Retail investors, especially in crypto, went absolutely crazy for this thing. The narrative was simple: 2023 was the optimal buy window, and 2026 would be the next major peak. Some traders even predicted that speculative hype in AI and emerging tech would intensify through 2025 before a correction hit. Given where we are right now, that part at least makes sense.
But here's where it gets messy. The Benner Cycle believers faced serious headwinds. When Trump's tariff announcements hit in early 2025, markets tanked hard. Crypto dropped from $2.64 trillion to $2.32 trillion in a single day – people literally called it 'Black Monday.' JPMorgan raised recession odds to 60%, and Goldman Sachs pushed theirs to 45%. Veteran traders like Peter Brandt straight up dismissed the whole thing as fantasy – said he couldn't actually trade on it, so why waste mental energy?
Still, there's something fascinating about the Benner Cycle phenomenon. It's not that the chart is magical. It's that enough people believe in it that it influences behavior. Markets aren't just price action – they're psychology, memory, and momentum. When thousands of retail investors are watching the same chart and making similar moves, that belief itself becomes a market force.

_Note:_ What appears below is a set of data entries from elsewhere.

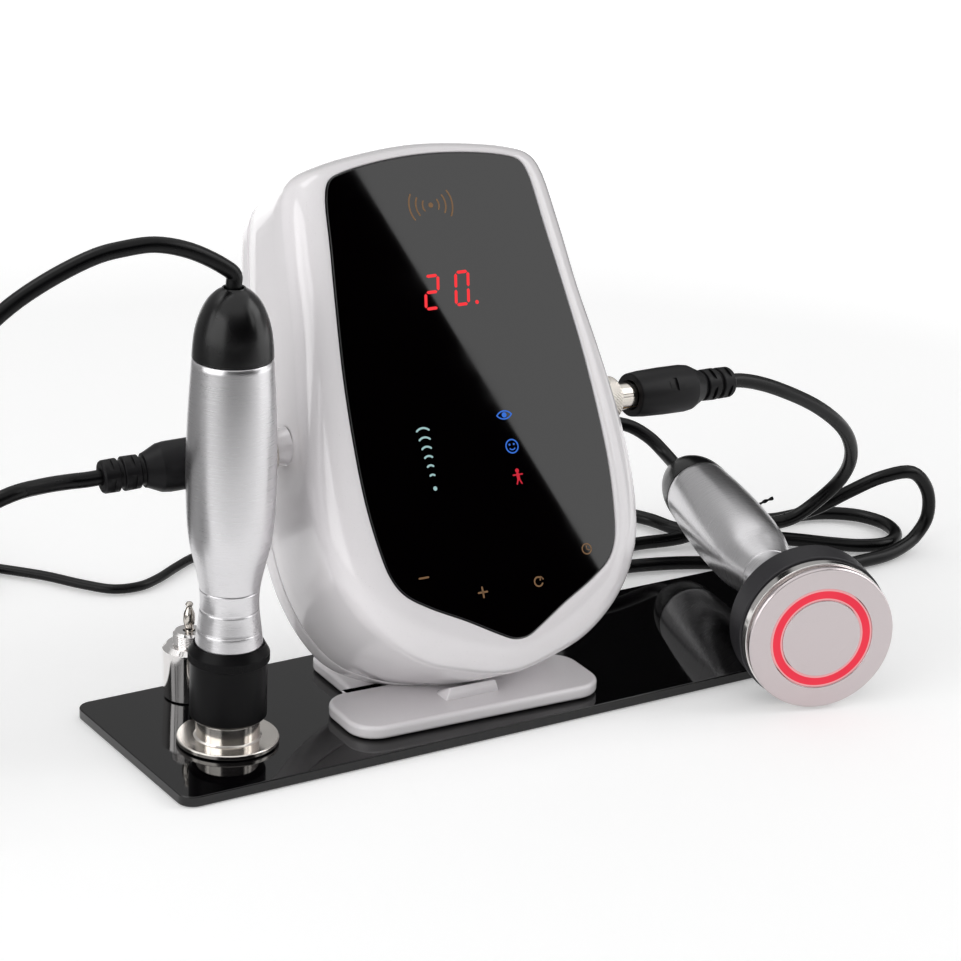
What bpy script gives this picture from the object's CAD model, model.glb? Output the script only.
"""Looks of a tripolar radio frequency beauty device: console on its stand, two handpieces,
a spare tip, three leads and a mains adapter. Lengths are millimetres until a mesh is made."""

import math

import bmesh
import bpy
from mathutils import Matrix, Vector


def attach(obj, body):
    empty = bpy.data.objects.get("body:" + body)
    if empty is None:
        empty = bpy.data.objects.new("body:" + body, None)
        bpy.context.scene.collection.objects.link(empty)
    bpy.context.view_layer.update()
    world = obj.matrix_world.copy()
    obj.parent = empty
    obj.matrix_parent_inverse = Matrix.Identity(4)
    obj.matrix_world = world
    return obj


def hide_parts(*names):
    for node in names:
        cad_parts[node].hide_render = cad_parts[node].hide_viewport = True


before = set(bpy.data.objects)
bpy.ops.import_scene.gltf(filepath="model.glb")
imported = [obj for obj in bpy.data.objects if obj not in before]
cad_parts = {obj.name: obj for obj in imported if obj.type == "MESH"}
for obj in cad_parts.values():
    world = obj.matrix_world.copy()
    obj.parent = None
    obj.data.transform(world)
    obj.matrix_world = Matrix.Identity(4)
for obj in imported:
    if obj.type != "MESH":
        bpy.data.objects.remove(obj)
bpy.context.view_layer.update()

MM = 0.001
TURN = 2 * math.pi
QUARTER = math.pi / 2


# Frames: the console's, the two handpieces' and the stand's, as in the part's source

def turned_about(axis, degrees):
    return Matrix.Rotation(math.radians(degrees), 4, axis)


def moved(*offset):
    return Matrix.Translation(offset)


FIT = 0.3
LEAN = 28.4
CONSOLE_HEIGHT, PLATE_TOP = 110.3, 4.3
CONSOLE = moved(-15.8, -17.6, CONSOLE_HEIGHT) @ turned_about("Z", -2.5) @ turned_about("X", 90 - LEAN)
STAND = moved(-19.3, -20.2, PLATE_TOP) @ turned_about("Z", -2.5)
FACE_HEAD = moved(-113.8, -8.5, PLATE_TOP)
FACE_COLLAR = FACE_HEAD @ moved(0, 0, 9.5)
FACE_HANDLE = FACE_COLLAR @ moved(0, 0, 27.5)
BODY_HEAD = moved(102, -80.4, 29.75) @ turned_about("Z", 72.5) @ turned_about("Y", 90 - 1.07)
BODY_HANDLE = BODY_HEAD @ moved(0, 0, 36.9)
SPARE_TIP = moved(-108.3, 33.2, PLATE_TOP)


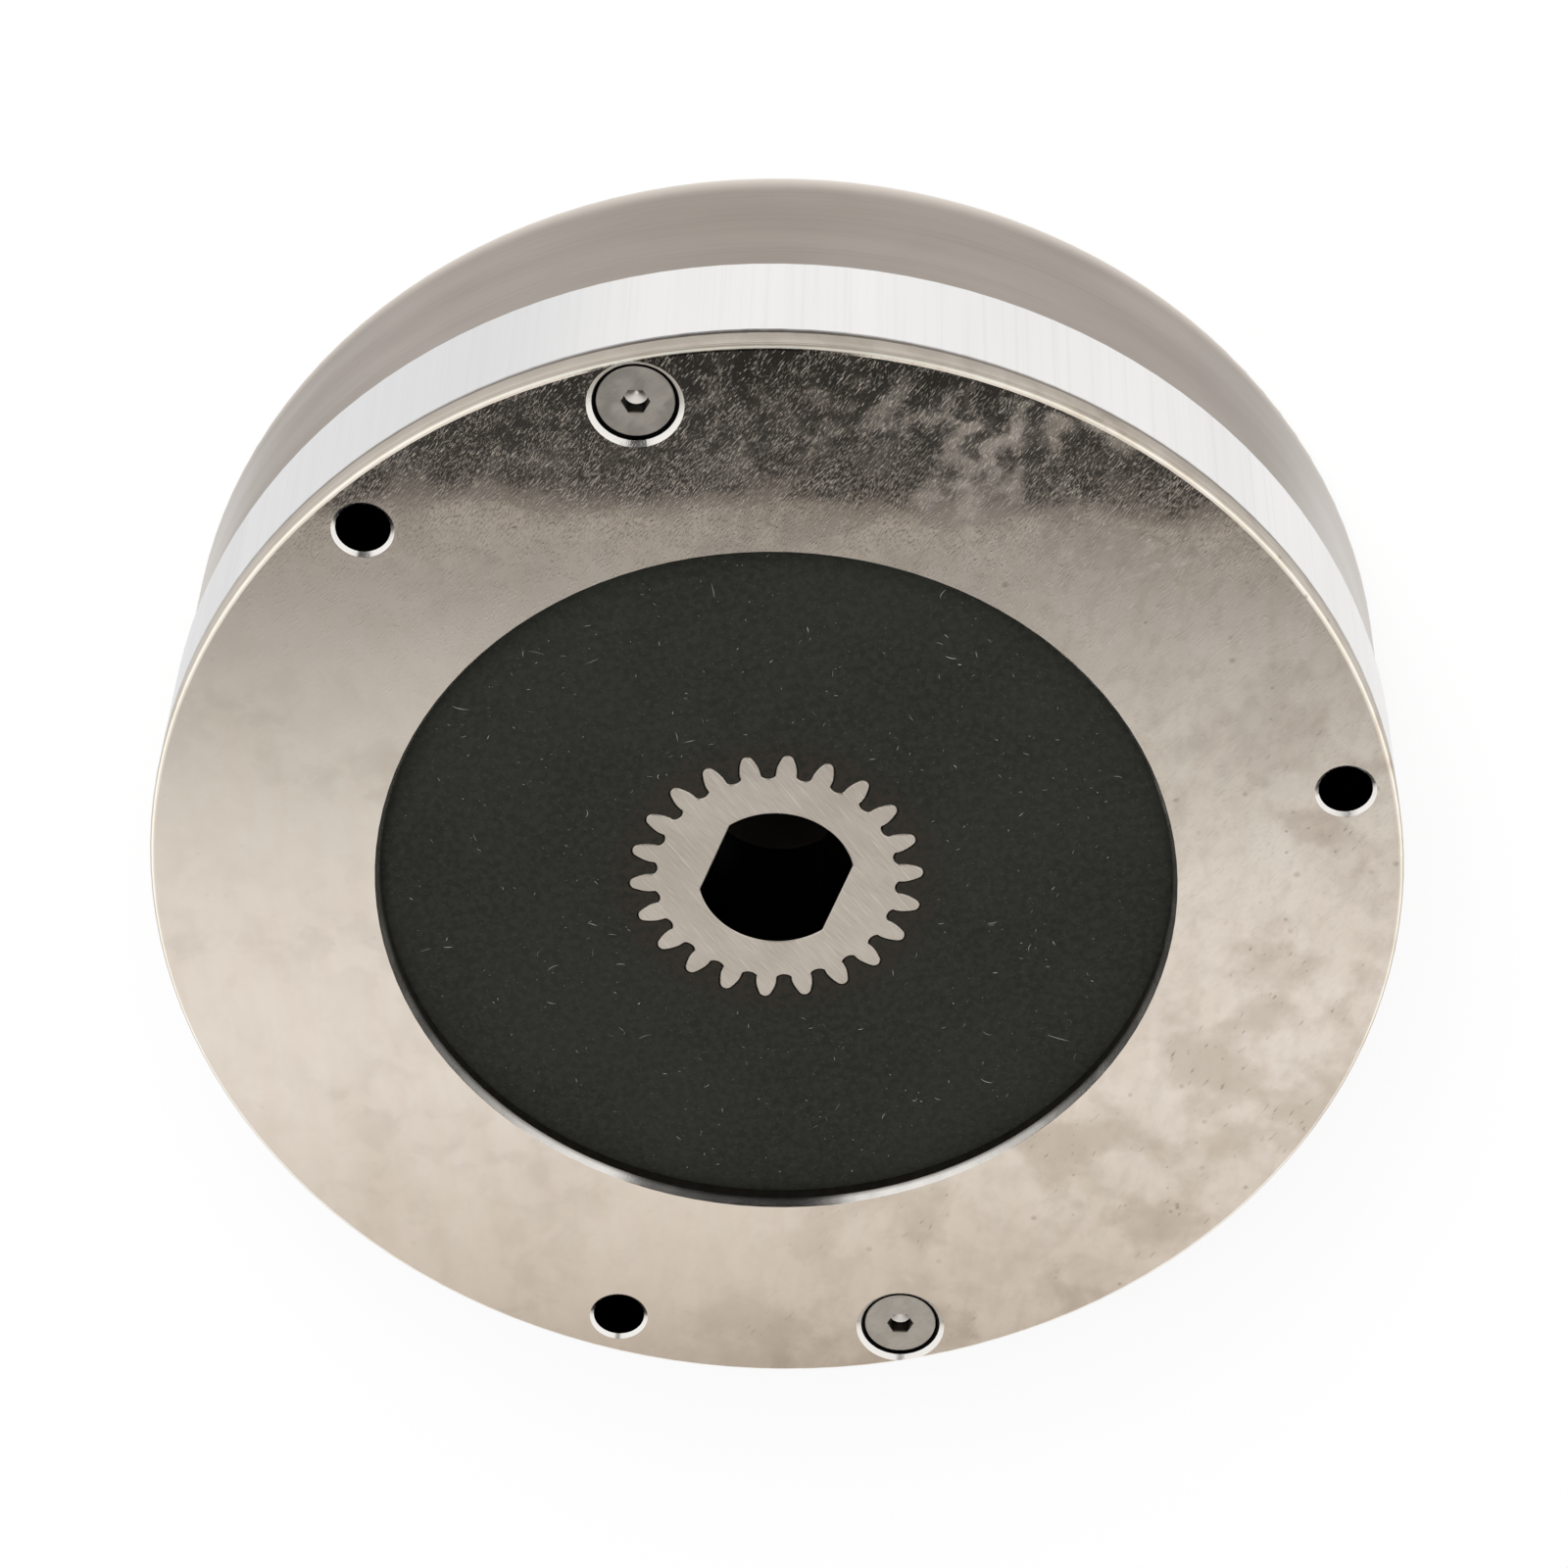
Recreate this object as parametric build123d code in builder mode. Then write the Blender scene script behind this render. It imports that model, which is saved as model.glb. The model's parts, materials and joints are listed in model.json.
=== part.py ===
from build123d import *
from math import atan, cos, degrees, pi, radians, sin, sqrt, tan

# A spring-applied brake that an electric magnet releases, in millimetres and degrees.
# Its axis is Z, its rear face lies on Z = 0 and its front plate is on top.
# Angles run from +X, where the first mounting hole is.

# Rim: the circle of holes, and the metal outside and inside it
bolt_circle_radius = 70.0
ring_wall_outside = 6.0
ring_wall_inside = 6.0
body_wall_outside = 5.4

# Thicknesses along the axis, from the rear face to the front face
back_wall = 8.0
coil_groove_depth = 17.0
air_gap = 0.4
armature_thickness = 8.9
disc_thickness = 7.0
plate_thickness = 3.2

# Outer edges and the front plate's opening
body_rear_rounding = 3.5
ring_front_chamfer = 0.9
plate_front_chamfer = 0.6
opening_radius = 48.1
opening_edge_width = 0.6
opening_edge_depth = 1.1
opening_rear_chamfer = 0.5

# Three M6 mounting holes and two M5 countersunk screws, on the same circle
mount_hole_count = 3
mount_hole_radius = 3.25
mount_hole_chamfer = 0.48
ring_mount_hole_radius = 3.4
mount_thread_radius = 3.0
mount_thread_depth = 15.0
screw_count = 2
screw_turn = 90.0
screw_thread_radius = 2.5
screw_hole_radius = 2.75
screw_length = 25.0
screw_top_depth = 0.75
screw_head_radius = 4.65
screw_head_chamfer = 0.15
screw_tip_chamfer = 0.6
screw_socket_width = 3.0
screw_socket_depth = 1.9
screw_socket_turn = -13.2
screw_drill_radius = 1.4
screw_drill_depth = 0.85
screw_thread_clearance = 0.02
screw_thread_spare = 3.0
countersink_radius = 5.65

# Splined hub: involute teeth and a round bore with two flats
tooth_count = 22
tooth_module = 1.5
pressure_angle = 20.0
tooth_nose_height = 0.45
tooth_root_hollow = 0.35
hub_length = 20.0
hub_bore_radius = 9.5
hub_width_across_flats = 16.0
hub_bore_chamfer = 0.2
hub_flat_turn = 145.8
spline_clearance = 0.12

# Gaps between the rotating and sliding pieces and what is round them
hub_recess_gap = 2.0
hub_end_gap = 0.3
armature_hub_gap = 4.0
armature_ring_gap = 1.0
disc_ring_gap = 2.0
armature_edge_chamfer = 0.5

# Shaft bore through the magnet body
shaft_bore_radius = 13.0
shaft_bore_chamfer = 1.0

# Springs in pockets along the middle of the inner pole
spring_count = 6
spring_turn = 30.0
spring_pocket_radius = 4.5
spring_pocket_depth = 17.0
spring_pocket_gap = 0.4
spring_wire = 1.5
spring_coils = 4
spring_end_gap = 0.05

# Guide pins, pressed into the outer pole, that keep the armature from turning
pin_count = 3
pin_turn = 60.0
pin_radius = 2.5
pin_depth = 8.0
pin_ring_gap = 0.5
pin_wall = 1.5
pin_top_gap = 0.9
pin_chamfer = 0.5
pin_seat_clearance = 0.01
pin_slide_clearance = 0.1

# Coil: a spool wound with wire, set in resin in the groove between the poles
coil_groove_width = 18.0
spool_clearance = 0.3
spool_wall = 1.2
winding_clearance = 0.05
winding_inset = 1.0
resin_thickness = 2.2
resin_recess = 0.2
resin_clearance = 0.02

# Radial outlet for the coil's leads, with a rubber grommet set flush
outlet_turn = 330.0
outlet_height = 13.0
outlet_radius = 3.5
outlet_seat_radius = 5.0
outlet_seat_depth = 2.2
grommet_clearance = 0.1
grommet_lead_radius = 1.8
grommet_recess = 0.4

# Sizes that follow from the ones above
plate_radius = bolt_circle_radius + ring_wall_outside
ring_inner_radius = bolt_circle_radius - ring_wall_inside
body_radius = bolt_circle_radius + body_wall_outside
body_front = back_wall + coil_groove_depth
armature_rear = body_front + air_gap
armature_front = armature_rear + armature_thickness
disc_front = armature_front + disc_thickness
plate_front = disc_front + plate_thickness
screw_top = plate_front - screw_top_depth

pitch_radius = tooth_module * tooth_count / 2
base_radius = pitch_radius * cos(radians(pressure_angle))
tip_radius = pitch_radius + tooth_module
root_radius = pitch_radius - 1.25 * tooth_module
tooth_pitch = 360 / tooth_count
hub_rear = disc_front - hub_length
hub_recess_radius = tip_radius + hub_recess_gap
hub_recess_floor = hub_rear - hub_end_gap

pin_circle_radius = ring_inner_radius - pin_ring_gap - pin_radius
groove_outer_radius = pin_circle_radius - pin_radius - pin_wall
groove_inner_radius = groove_outer_radius - coil_groove_width
spring_circle_radius = (hub_recess_radius + groove_inner_radius) / 2
pocket_floor = body_front - spring_pocket_depth
disc_radius = ring_inner_radius - disc_ring_gap
armature_radius = ring_inner_radius - armature_ring_gap

body_front_plane = Plane.XY.offset(body_front)
plate_front_plane = Plane.XY.offset(plate_front)


def save(part, name):
    """Label a finished piece and write it to its own STEP file."""
    part.label = name
    export_step(part, f"parts/{name}.step")


def around_axis(radius, angle, height=0.0):
    """The point at a radius and an angle round the brake's axis."""
    return Vector(radius * cos(radians(angle)), radius * sin(radians(angle)), height)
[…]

We're now at the point where the Benner Cycle said we should see a peak. Whether it actually happens or the whole thing gets proven wrong – honestly, we'll know pretty soon. What's clear is that this 150-year-old farmer's observations still have people talking about market timing in 2026. That's either a testament to pattern recognition across centuries, or just proof that humans will believe in anything that gives them hope in uncertain times. Probably both.